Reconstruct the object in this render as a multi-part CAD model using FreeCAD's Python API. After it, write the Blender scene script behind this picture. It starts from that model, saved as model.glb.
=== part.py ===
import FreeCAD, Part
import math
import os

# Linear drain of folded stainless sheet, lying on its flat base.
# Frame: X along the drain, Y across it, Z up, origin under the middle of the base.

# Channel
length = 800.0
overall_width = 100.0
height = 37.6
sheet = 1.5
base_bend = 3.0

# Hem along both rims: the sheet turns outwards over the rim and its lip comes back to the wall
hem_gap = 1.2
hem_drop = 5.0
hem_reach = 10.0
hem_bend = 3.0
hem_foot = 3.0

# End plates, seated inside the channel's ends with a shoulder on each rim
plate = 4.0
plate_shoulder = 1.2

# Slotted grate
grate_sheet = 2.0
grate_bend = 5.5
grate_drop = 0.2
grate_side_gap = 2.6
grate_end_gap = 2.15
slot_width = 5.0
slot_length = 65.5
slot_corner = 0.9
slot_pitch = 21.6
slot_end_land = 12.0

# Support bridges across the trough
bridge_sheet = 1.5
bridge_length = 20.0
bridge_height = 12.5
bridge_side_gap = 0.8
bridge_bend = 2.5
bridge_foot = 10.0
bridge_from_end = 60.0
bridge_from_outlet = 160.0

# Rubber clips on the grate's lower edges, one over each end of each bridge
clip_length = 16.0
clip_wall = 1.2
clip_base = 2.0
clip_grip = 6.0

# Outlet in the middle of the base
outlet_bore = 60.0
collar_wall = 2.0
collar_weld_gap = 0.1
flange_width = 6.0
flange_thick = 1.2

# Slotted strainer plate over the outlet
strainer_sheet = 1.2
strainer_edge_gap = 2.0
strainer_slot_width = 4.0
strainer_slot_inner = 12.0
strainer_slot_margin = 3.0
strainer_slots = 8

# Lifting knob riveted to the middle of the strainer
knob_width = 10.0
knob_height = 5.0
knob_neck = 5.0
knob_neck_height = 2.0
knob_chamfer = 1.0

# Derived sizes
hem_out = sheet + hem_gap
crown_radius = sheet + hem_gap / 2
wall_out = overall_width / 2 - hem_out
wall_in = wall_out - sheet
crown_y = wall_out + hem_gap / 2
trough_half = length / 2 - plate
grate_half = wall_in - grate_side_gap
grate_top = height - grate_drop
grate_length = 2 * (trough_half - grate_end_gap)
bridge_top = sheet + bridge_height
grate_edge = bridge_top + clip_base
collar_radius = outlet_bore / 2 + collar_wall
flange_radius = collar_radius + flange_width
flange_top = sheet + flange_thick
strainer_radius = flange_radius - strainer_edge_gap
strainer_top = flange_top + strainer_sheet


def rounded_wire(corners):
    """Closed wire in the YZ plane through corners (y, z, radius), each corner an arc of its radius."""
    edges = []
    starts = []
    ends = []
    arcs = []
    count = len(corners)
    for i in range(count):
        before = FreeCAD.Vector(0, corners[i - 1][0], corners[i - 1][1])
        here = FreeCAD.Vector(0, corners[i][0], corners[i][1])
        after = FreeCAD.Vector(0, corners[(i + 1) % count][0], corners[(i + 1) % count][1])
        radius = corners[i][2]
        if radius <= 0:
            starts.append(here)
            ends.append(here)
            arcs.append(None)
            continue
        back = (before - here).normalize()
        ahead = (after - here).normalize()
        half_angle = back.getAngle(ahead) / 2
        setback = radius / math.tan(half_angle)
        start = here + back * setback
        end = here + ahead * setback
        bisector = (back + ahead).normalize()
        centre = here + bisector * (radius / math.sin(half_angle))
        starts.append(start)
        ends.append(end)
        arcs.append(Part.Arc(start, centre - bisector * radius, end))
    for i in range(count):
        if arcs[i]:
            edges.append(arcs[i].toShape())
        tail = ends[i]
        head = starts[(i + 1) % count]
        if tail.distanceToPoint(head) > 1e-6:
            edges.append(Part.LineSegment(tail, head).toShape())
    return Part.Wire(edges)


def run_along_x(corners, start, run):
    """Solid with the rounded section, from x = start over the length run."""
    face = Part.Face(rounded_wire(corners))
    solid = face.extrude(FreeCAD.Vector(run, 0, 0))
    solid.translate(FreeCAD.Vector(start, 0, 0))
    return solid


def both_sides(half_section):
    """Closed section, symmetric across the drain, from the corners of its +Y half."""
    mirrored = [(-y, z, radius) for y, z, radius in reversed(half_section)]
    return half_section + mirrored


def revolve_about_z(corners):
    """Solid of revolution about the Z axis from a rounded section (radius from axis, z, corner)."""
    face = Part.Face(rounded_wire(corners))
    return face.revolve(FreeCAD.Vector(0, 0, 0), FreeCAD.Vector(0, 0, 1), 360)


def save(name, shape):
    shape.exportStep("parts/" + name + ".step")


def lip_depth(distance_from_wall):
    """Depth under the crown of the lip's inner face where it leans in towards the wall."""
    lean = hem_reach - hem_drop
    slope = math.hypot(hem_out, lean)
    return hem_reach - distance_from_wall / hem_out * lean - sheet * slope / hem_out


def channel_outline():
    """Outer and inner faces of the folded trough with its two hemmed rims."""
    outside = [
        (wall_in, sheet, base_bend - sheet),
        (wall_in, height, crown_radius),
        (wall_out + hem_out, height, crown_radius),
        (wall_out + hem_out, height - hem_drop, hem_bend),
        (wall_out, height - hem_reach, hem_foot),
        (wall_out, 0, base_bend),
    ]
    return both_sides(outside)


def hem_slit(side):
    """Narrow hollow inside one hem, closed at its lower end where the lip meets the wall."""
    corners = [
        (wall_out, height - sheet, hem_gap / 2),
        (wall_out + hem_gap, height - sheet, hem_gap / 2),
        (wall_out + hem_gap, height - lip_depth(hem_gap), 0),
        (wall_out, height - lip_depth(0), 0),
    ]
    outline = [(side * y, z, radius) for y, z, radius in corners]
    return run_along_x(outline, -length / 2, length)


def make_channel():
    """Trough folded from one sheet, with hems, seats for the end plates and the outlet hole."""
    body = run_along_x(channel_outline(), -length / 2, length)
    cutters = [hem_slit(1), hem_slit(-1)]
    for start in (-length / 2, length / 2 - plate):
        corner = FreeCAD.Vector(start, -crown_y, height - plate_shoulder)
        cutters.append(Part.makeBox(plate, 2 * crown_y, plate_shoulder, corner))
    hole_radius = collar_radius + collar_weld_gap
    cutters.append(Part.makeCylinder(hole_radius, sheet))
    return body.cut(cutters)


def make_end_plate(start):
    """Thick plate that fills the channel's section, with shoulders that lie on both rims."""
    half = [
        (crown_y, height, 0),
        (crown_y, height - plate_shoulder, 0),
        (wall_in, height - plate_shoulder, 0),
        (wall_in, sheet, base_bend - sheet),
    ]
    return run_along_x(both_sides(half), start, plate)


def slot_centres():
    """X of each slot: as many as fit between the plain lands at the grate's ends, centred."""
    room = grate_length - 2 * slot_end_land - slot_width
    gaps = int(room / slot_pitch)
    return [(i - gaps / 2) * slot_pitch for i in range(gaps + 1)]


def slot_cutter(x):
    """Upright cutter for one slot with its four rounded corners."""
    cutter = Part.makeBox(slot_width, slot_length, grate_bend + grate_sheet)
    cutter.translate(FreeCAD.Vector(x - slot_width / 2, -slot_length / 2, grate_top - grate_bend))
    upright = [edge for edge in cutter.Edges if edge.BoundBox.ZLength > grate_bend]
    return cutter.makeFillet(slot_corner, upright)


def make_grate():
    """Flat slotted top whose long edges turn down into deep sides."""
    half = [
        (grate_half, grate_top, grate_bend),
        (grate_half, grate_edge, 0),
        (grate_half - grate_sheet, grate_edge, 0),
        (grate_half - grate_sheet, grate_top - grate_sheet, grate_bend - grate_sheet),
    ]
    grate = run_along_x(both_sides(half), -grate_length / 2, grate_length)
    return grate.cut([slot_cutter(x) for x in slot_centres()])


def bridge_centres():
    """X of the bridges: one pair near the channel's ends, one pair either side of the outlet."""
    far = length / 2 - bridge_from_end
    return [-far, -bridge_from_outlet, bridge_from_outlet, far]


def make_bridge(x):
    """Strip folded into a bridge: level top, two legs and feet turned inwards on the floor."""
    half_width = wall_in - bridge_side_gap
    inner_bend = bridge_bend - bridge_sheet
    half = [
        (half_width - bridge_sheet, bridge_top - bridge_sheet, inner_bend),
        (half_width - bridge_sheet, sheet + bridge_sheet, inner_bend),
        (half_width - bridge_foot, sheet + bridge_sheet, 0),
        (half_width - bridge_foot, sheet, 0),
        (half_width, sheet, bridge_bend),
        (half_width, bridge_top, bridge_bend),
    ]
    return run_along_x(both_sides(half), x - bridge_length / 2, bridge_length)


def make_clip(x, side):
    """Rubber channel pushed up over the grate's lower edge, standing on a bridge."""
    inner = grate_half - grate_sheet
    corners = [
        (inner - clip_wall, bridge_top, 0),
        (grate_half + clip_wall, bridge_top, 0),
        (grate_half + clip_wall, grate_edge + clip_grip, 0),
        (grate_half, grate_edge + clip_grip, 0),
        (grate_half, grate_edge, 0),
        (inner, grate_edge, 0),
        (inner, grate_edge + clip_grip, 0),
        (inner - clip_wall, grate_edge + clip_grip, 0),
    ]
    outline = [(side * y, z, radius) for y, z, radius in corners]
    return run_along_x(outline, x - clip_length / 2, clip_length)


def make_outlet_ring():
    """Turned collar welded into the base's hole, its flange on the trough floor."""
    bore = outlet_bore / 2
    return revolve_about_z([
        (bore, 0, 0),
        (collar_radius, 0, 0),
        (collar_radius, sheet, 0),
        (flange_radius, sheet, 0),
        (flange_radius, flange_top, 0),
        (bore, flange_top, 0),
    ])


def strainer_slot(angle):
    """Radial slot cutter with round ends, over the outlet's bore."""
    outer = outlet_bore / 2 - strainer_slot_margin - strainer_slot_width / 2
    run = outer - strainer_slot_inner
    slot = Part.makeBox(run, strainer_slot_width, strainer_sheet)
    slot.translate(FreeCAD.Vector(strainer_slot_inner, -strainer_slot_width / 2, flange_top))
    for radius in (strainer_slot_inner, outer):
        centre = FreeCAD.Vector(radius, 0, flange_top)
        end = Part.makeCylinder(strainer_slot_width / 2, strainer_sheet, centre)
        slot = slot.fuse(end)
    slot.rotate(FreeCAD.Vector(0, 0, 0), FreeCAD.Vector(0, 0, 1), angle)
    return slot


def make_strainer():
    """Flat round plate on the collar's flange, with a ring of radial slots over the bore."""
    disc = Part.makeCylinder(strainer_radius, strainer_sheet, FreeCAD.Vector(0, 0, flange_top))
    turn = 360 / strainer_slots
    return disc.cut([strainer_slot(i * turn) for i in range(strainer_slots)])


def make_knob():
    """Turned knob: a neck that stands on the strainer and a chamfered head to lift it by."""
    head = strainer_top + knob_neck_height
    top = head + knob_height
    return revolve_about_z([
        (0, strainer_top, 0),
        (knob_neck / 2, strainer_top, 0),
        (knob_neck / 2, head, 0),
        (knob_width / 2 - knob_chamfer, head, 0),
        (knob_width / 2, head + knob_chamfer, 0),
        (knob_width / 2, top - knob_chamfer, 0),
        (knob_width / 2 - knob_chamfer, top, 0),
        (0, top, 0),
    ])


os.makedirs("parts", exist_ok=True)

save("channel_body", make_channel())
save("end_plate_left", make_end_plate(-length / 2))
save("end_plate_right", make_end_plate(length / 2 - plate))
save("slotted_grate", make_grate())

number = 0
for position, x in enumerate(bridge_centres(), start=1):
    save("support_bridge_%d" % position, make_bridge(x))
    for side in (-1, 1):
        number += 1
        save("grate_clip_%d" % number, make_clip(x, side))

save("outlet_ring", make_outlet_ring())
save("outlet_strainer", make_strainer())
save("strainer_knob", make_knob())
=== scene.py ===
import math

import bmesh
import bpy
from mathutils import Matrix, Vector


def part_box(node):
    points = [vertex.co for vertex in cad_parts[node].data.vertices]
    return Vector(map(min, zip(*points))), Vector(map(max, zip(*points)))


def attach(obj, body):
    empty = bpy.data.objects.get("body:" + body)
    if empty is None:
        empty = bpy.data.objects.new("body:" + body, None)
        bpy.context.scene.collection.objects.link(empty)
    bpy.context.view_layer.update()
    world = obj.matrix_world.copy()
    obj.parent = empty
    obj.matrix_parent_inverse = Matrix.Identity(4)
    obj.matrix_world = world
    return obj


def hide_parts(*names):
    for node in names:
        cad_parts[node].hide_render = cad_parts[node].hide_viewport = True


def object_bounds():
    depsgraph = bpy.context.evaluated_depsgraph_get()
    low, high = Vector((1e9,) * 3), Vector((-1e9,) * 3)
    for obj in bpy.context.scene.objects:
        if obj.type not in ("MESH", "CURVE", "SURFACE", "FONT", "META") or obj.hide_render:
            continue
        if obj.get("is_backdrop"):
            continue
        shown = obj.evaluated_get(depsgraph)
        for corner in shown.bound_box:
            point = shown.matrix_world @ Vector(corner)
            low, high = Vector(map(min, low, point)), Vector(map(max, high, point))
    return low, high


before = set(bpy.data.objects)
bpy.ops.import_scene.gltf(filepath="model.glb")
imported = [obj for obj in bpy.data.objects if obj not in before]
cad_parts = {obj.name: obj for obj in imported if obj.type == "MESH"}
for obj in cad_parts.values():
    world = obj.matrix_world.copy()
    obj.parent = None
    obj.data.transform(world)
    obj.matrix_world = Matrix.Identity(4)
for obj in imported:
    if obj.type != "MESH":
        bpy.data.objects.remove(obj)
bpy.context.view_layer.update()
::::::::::
### INSTRUCTIONS TO FOLLOW:
Copy out exactly the lines from the one with "for side in" through the one with "shown = obj.evaluated_get(depsgraph)", counting both ends, and no other lines.

### EXERCISE RESPONSE:
    for side in (-1, 1):
        number += 1
        save("grate_clip_%d" % number, make_clip(x, side))

save("outlet_ring", make_outlet_ring())
save("outlet_strainer", make_strainer())
save("strainer_knob", make_knob())
=== scene.py ===
import math

import bmesh
import bpy
from mathutils import Matrix, Vector


def part_box(node):
    points = [vertex.co for vertex in cad_parts[node].data.vertices]
    return Vector(map(min, zip(*points))), Vector(map(max, zip(*points)))


def attach(obj, body):
    empty = bpy.data.objects.get("body:" + body)
    if empty is None:
        empty = bpy.data.objects.new("body:" + body, None)
        bpy.context.scene.collection.objects.link(empty)
    bpy.context.view_layer.update()
    world = obj.matrix_world.copy()
    obj.parent = empty
    obj.matrix_parent_inverse = Matrix.Identity(4)
    obj.matrix_world = world
    return obj


def hide_parts(*names):
    for node in names:
        cad_parts[node].hide_render = cad_parts[node].hide_viewport = True


def object_bounds():
    depsgraph = bpy.context.evaluated_depsgraph_get()
    low, high = Vector((1e9,) * 3), Vector((-1e9,) * 3)
    for obj in bpy.context.scene.objects:
        if obj.type not in ("MESH", "CURVE", "SURFACE", "FONT", "META") or obj.hide_render:
            continue
        if obj.get("is_backdrop"):
            continue
        shown = obj.evaluated_get(depsgraph)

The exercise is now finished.